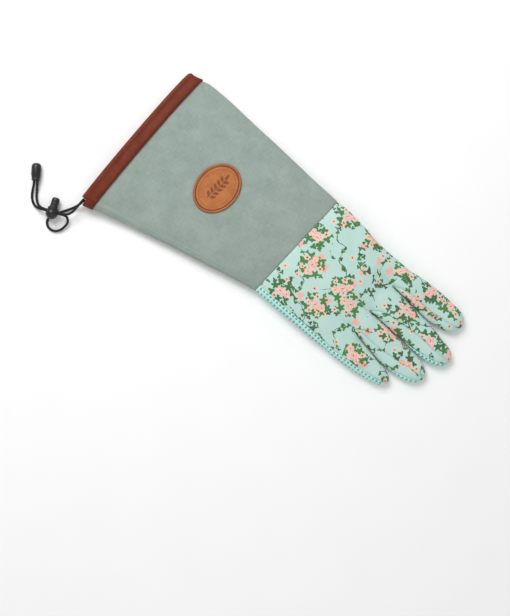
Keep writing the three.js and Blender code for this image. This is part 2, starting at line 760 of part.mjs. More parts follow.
// The oval way from the palm into the thumb, as a cutter.
function thumbHole() {
  const outline = new THREE.Shape();
  outline.absellipse(0, 0, THUMB_HOLE_LENGTH / 2, THUMB_HOLE_WIDTH / 2, 0, Math.PI * 2);
  const settings = { depth: THUMB_HEIGHT, bevelEnabled: false, curveSegments: OVAL_STEPS };
  const geometry = new THREE.ExtrudeGeometry(outline, settings);
  geometry.rotateZ(radians(THUMB_ANGLE));
  const heading = radians(THUMB_ANGLE);
  const x = THUMB_BASE_X + THUMB_HOLE_REACH * Math.cos(heading);
  const y = THUMB_BASE_Y + THUMB_HOLE_REACH * Math.sin(heading);
  geometry.translate(x, y, THUMB_HEIGHT - CLOTH * 2);
  return solid(geometry);
}

// The binding's section, as distance in from the mouth and height over the canvas's outer face.
function bindingSection() {
  const wall = BINDING_WALL;
  const over = SEAM_GAP;
  const under = -CLOTH - SEAM_GAP;
  const middle = -CLOTH / 2;
  const tunnel = CORD / 2 + SEAM_GAP + CHANNEL_SPARE;
  const bulge = tunnel * CHANNEL_BULGE;
  const neck = CHANNEL_DEPTH + CHANNEL_NECK;
  const wide = CHANNEL_DEPTH - CHANNEL_SHOULDER;
  const close = wall + tunnel * CHANNEL_FACE;
  return [
    [BINDING_WIDTH, over],
    [BINDING_WIDTH, over + wall],
    [neck, over + wall],
    [wide, middle + tunnel + wall],
    [close, middle + tunnel + wall],
    [NOSE_DEPTH, middle + bulge],
    [0, middle],
    [NOSE_DEPTH, middle - bulge],
    [close, middle - tunnel - wall],
    [wide, middle - tunnel - wall],
    [neck, under - wall],
    [BINDING_WIDTH, under - wall],
    [BINDING_WIDTH, under],
    [neck, under],
    [wide, middle - tunnel],
    [close, middle - tunnel],
    [wall, middle],
    [close, middle + tunnel],
    [wide, middle + tunnel],
    [neck, over],
  ];
}

// A closed sweep round the mouth: each section point rides at its depth and height over the canvas.
function mouthSweep(section) {
  const positions = [];
  const triangles = [];
  const count = section.length;
  const at = 1 - BINDING_WIDTH / 2 / CUFF_LENGTH;
  RING.forEach((angle) => {
    const ahead = cuffPoint(at, angle + TURN_PROBE).sub(cuffPoint(at, angle - TURN_PROBE));
    const inward = cuffPoint(at - RUN_PROBE, angle).sub(cuffPoint(at + RUN_PROBE, angle));
    const normal = ahead.cross(inward).normalize();
    for (const [depth, rise] of section) {
      const point = cuffPoint(1 - depth / CUFF_LENGTH, angle);
      positions.push(point.addScaledVector(normal, rise));
    }
  });
  for (let place = 0; place < RING.length; place += 1) {
    const next = (place + 1) % RING.length;
    for (let n = 0; n < count; n += 1) {
      const m = (n + 1) % count;
      const [a, b] = [place * count + n, place * count + m];
      const [c, d] = [next * count + m, next * count + n];
      triangles.push([a, b, c], [a, c, d]);
    }
  }
  return solid(meshGeometry(positions, triangles));
}

// The corner of the channel that is left open on the little-finger side, where the cord comes out.
function channelNotch(spare) {
  const corner = cuffPoint(1, 180);
  const length = NOTCH_DEPTH + NOTCH_OUTWARD;
  const geometry = new THREE.BoxGeometry(length, (NOTCH_WIDTH + spare) * 2, NOTCH_HEIGHT);
  geometry.translate(corner.x + NOTCH_DEPTH - length / 2, corner.y, 0);
  return solid(geometry);
}

// Corners of the cord's round section.
function cordCorners() {
  return Array.from({ length: CORD_SIDES }, (_, n) => {
    const turn = (2 * Math.PI * n) / CORD_SIDES;
    return [(CORD / 2) * Math.cos(turn), (CORD / 2) * Math.sin(turn)];
  });
}

function casingCord() {
  return mouthSweep(cordCorners().map(([x, y]) => [CHANNEL_AT + x, -CLOTH / 2 + y]));
}

// The height of the cuff's back at a point.
function cuffTop(x, y) {
  const along = -x / CUFF_LENGTH;
  let low = 0;
  let high = 180;
  while (high - low > ANGLE_TOLERANCE) {
    const middle = (low + high) / 2;
    if (cuffPoint(along, middle).y > y) low = middle;
    else high = middle;
  }
  return cuffPoint(along, low).z;
}

// An oval plate of two layers of rings that follows the cuff's back, with its top edge eased down.
function leatherPatch() {
  const positions = [];
  const triangles = [];
  const rim = PATCH_RINGS.length - 1;
  const point = (share, n, rise) => {
    const turn = (2 * Math.PI * n) / PATCH_STEPS;
    const x = -PATCH_TO_WRIST + (PATCH_LENGTH / 2) * share * Math.cos(turn);
    const y = PATCH_OFF_MIDDLE + (PATCH_WIDTH / 2) * share * Math.sin(turn);
    return new THREE.Vector3(x, y, cuffTop(x, y) + rise);
  };
  const place = (layer, ring, n) => {
    if (ring === 0) return layer;
    return 2 + (layer * rim + ring - 1) * PATCH_STEPS + (n % PATCH_STEPS);
  };
  const heights = [SEAM_GAP, SEAM_GAP + PATCH_THICKNESS];
  heights.forEach((rise) => positions.push(point(0, 0, rise)));
  heights.forEach((rise, layer) => {
    for (let ring = 1; ring <= rim; ring += 1) {
      const drop = layer === 1 && ring === rim ? PATCH_EDGE_DROP : 0;
      for (let n = 0; n < PATCH_STEPS; n += 1) {
        positions.push(point(PATCH_RINGS[ring], n, rise - drop));
      }
    }
  });
  for (let n = 0; n < PATCH_STEPS; n += 1) {
    for (let ring = 0; ring < rim; ring += 1) {
      const [a, b] = [place(1, ring, n), place(1, ring + 1, n)];
      const [c, d] = [place(1, ring + 1, n + 1), place(1, ring, n + 1)];
      const [e, f] = [place(0, ring, n), place(0, ring, n + 1)];
      const [g, h] = [place(0, ring + 1, n + 1), place(0, ring + 1, n)];
      triangles.push([a, b, c], [e, g, h]);
      if (ring > 0) triangles.push([a, c, d], [e, f, g]);
    }
    const [i, j] = [place(0, rim, n), place(0, rim, n + 1)];
    const [k, l] = [place(1, rim, n + 1), place(1, rim, n)];
    triangles.push([i, j, k], [i, k, l]);
  }
  return meshGeometry(positions, triangles);
}

// A free strand of the cord along its chosen points.
function strand(points) {
  const places = points.map((point) => new THREE.Vector3(...point));
  const curve = new THREE.CatmullRomCurve3(places, false, "centripetal");
  const outline = new THREE.Shape(cordCorners().map(([x, y]) => new THREE.Vector2(x, y)));
  const steps = Math.round(curve.getLength() / CORD_STEP);
  return new THREE.ExtrudeGeometry(outline, { steps, extrudePath: curve, bevelEnabled: false });
}

// A lathe about +Z from a list of [radius, height].
function turned(profile) {
  const points = profile.map(([radius, height]) => new THREE.Vector2(radius, height));
  return solid(new THREE.LatheGeometry(points, LATHE_SIDES).rotateX(Math.PI / 2));
}

// A frame whose +Z points out along a heading and a dip below level, and whose +X lies level.
function headed(heading, dip, at) {
  const level = Math.cos(dip);
  const out = new THREE.Vector3(Math.cos(heading) * level, Math.sin(heading) * level, -Math.sin(dip));
  const through = new THREE.Vector3(Math.sin(heading), -Math.cos(heading), 0);
  const up = out.clone().cross(through);
  return new THREE.Matrix4().makeBasis(through, up, out).setPosition(at.x, at.y, at.z);
}

// The cord's straight way through lock or plunger, as a cutter.
function cordWay(lowest, highest) {
  const geometry = new THREE.BoxGeometry(LOCK_BALL * 2, CORD_HOLE_WIDTH, highest - lowest);
  geometry.translate(0, 0, (lowest + highest) / 2);
  return solid(geometry);
}

// A ball with a collar, bored from the collar's rim down to its floor.
function lockBody() {
  const ball = LOCK_BALL / 2;
  const bore = LOCK_BORE / 2;
  const inside = -ball + LOCK_FLOOR;
  const profile = [[0, -ball]];
  for (let n = 1; n <= BALL_STEPS + 1; n += 1) {
    const turn = radians(-90 + (n * 90) / BALL_STEPS);
    profile.push([ball * Math.cos(turn), ball * Math.sin(turn)]);
  }
  profile.push([LOCK_COLLAR / 2, LOCK_RIM - LOCK_EDGE], [LOCK_COLLAR / 2 - LOCK_EDGE, LOCK_RIM]);
  profile.push([bore, LOCK_RIM], [bore, inside + LOCK_BORE_CHAMFER]);
  profile.push([bore - LOCK_BORE_CHAMFER, inside], [0, inside]);
  const half = CORD / 2 + SEAM_GAP;
  return turned(profile).subtract(cordWay(CORD_HOLE_AT - half, CORD_HOLE_AT + half));
}

function lockPlunger() {
  const half = CORD / 2 + SEAM_GAP;
  const lowest = CORD_HOLE_AT - half;
  const round = PLUNGER / 2;
  const foot = lowest - PLUNGER_FOOT;
  const profile = [
    [0, foot],
    [round - PLUNGER_FOOT, foot],
    [round, lowest],
    [round, PLUNGER_REACH - PLUNGER_CROWN],
    [round - PLUNGER_BEVEL, PLUNGER_REACH - PLUNGER_BEVEL],
    [round - PLUNGER_CROWN, PLUNGER_REACH],
    [0, PLUNGER_REACH],
  ];
  return turned(profile).subtract(cordWay(lowest, CORD_HOLE_AT + half + PLUNGER_TRAVEL));
}

function cordEnd() {
  const radius = END_DIAMETER / 2;
  let end = turned(END_SECTIONS.map((row) => [radius * row.radius, END_LENGTH * row.along]));
  const hole = CORD / 2 + SEAM_GAP;
  for (const side of [-END_SOCKET_SPREAD, END_SOCKET_SPREAD]) {
    const socket = new THREE.CylinderGeometry(hole, hole, END_SOCKET_DEPTH * 2, SOCKET_SIDES);
    end = end.subtract(solid(socket.rotateX(Math.PI / 2).translate(side, 0, 0)));
  }
  return end;
}

const group = new THREE.Group();
const glove = new THREE.Group();
const cords = new THREE.Group();
group.add(glove, cords);

function add(parent, name, geometry, look) {
  const mesh = new THREE.Mesh(geometry, new THREE.MeshStandardMaterial(look));
  mesh.name = name;
  parent.add(mesh);
}

const skin = gloveSkin();
const thumb = thumbSkin();
const hole = thumbHole();
const holed = (wall) => geometryOf(solid(wall).subtract(hole));
const binding = mouthSweep(bindingSection()).subtract(channelNotch(0));
const casing = casingCord().subtract(channelNotch(SEAM_GAP / 2));
const lockFrame = headed(radians(LOCK_HEADING), radians(LOCK_DIP), LOCK_AT);
const endFrame = headed(radians(END_HEADING), 0, END_AT);

add(glove, "cuff", skin.wall("cuff", CLOTH), CANVAS);
add(glove, "cuff_binding", geometryOf(binding), BROWN);
add(glove, "leather_patch", leatherPatch(), TAN);
add(glove, "hand_back", skin.wall("hand_back", CLOTH), FLORAL);
add(glove, "hand_palm", holed(skin.wall("hand_palm", CLOTH)), DOTTED);
for (const name of FOURCHETTES) add(glove, name, skin.wall(name, CLOTH, FOURCHETTE_GAP), FLORAL);
add(glove, "thumb_front", holed(thumb.wall("thumb_front", CLOTH)), DOTTED);
add(glove, "thumb_back", thumb.wall("thumb_back", CLOTH), FLORAL);
add(cords, "drawcord_in_casing", geometryOf(casing), CORD_BLACK);
add(cords, "drawcord_short", strand(SHORT_STRAND), CORD_BLACK);
add(cords, "drawcord_long", strand(LONG_STRAND), CORD_BLACK);
add(cords, "cord_lock_body", geometryOf(lockBody()).applyMatrix4(lockFrame), PLASTIC_BLACK);
add(cords, "cord_lock_plunger", geometryOf(lockPlunger()).applyMatrix4(lockFrame), PLASTIC_BLACK);
add(cords, "cord_end", geometryOf(cordEnd()).applyMatrix4(endFrame), PLASTIC_BLACK);

const box = new THREE.Box3().setFromObject(glove);
const middle = box.getCenter(new THREE.Vector3());
group.position.set(-middle.x, -middle.y, -box.min.z);
group.updateMatrixWorld(true);

export default group;
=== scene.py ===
"""Looks of a rose pruning gauntlet that lies flat on its palm.

A printed cotton back, a dotted grip palm, a canvas cuff bound in leather, an oval leather patch and a
braided drawcord with its lock and end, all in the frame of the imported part. Shapes are worked out in
millimetres from the wrist seam and put into the frame in metres.
"""

import math
from functools import partial

import bmesh
import bpy
import numpy as np
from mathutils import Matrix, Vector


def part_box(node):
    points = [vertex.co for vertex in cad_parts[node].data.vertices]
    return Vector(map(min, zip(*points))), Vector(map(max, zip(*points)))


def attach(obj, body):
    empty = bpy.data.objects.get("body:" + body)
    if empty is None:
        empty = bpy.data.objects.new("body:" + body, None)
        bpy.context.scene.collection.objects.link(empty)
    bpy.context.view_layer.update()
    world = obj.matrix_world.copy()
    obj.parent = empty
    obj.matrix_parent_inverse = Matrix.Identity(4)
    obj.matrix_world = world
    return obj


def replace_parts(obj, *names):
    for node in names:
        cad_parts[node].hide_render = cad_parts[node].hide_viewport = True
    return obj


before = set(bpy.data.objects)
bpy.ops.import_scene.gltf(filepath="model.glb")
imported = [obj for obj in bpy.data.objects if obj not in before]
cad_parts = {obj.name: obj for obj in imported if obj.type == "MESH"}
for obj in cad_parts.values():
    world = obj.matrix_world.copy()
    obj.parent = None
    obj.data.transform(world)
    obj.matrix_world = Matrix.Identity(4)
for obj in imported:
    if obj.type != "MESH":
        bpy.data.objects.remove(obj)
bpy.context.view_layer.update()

MM = 0.001
TURN = 2 * math.pi
WELD_DISTANCE = 1e-6
TINY = 1e-9

# Cloth and cuff
CLOTH = 1.2
WALL_SHARE = 0.8
WIDEST_AT = 0.46
UNDERSIDE_PRESS = 0.6
ROUNDNESS = 2.3
CUFF_LENGTH = 197
WRIST_WIDTH = 121
CUFF_FLARE = 56.4
MOUTH_INSET = 9
MOUTH_SLANT = 7
SLANT_POWER = 1.5
WRIST_HEIGHT = 19
MOUTH_HEIGHT = 17.5
MOUTH_LIFT = 2.35

# Binding and its channel
BINDING_WIDTH = 15.5
BINDING_WALL = 1.2
BINDING_GAP = 0.3
BINDING_STEP = 0.9
CHANNEL_DEPTH = 5.2
TUNNEL = 1.75
NOTCH_DEPTH = 5
NOTCH_WIDTH = 7
NOTCH_TUCK = 0.3

# Hand, fingers and thumb
PALM_WIDTH = 115
CROTCH_REACH = 98
HAND_HEIGHT = 21
CROTCH_HEIGHT = 16.5
FINGER_HEIGHT = 12
FINGER_HEIGHT_RUN = 48
FINGER_GAP = 0.7
VALLEY_RUN = 30
SHIFT_RUN = 0.06
TIP_TUCK = 1.2
THUMB_LENGTH = 112
THUMB_WIDTH = 33
THUMB_HEIGHT = 8
THUMB_ANGLE = -47
THUMB_BASE = (18, 52)
THUMB_DRAPE = 13
THUMB_MARGIN = 3
THUMB_CLEARANCE = 0.5
THUMB_TAPER = 0.12
THUMB_PRESS = 1.06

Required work
Pull out each line containing the word "before" and copy it.

Correct answer
before = set(bpy.data.objects)
imported = [obj for obj in bpy.data.objects if obj not in before]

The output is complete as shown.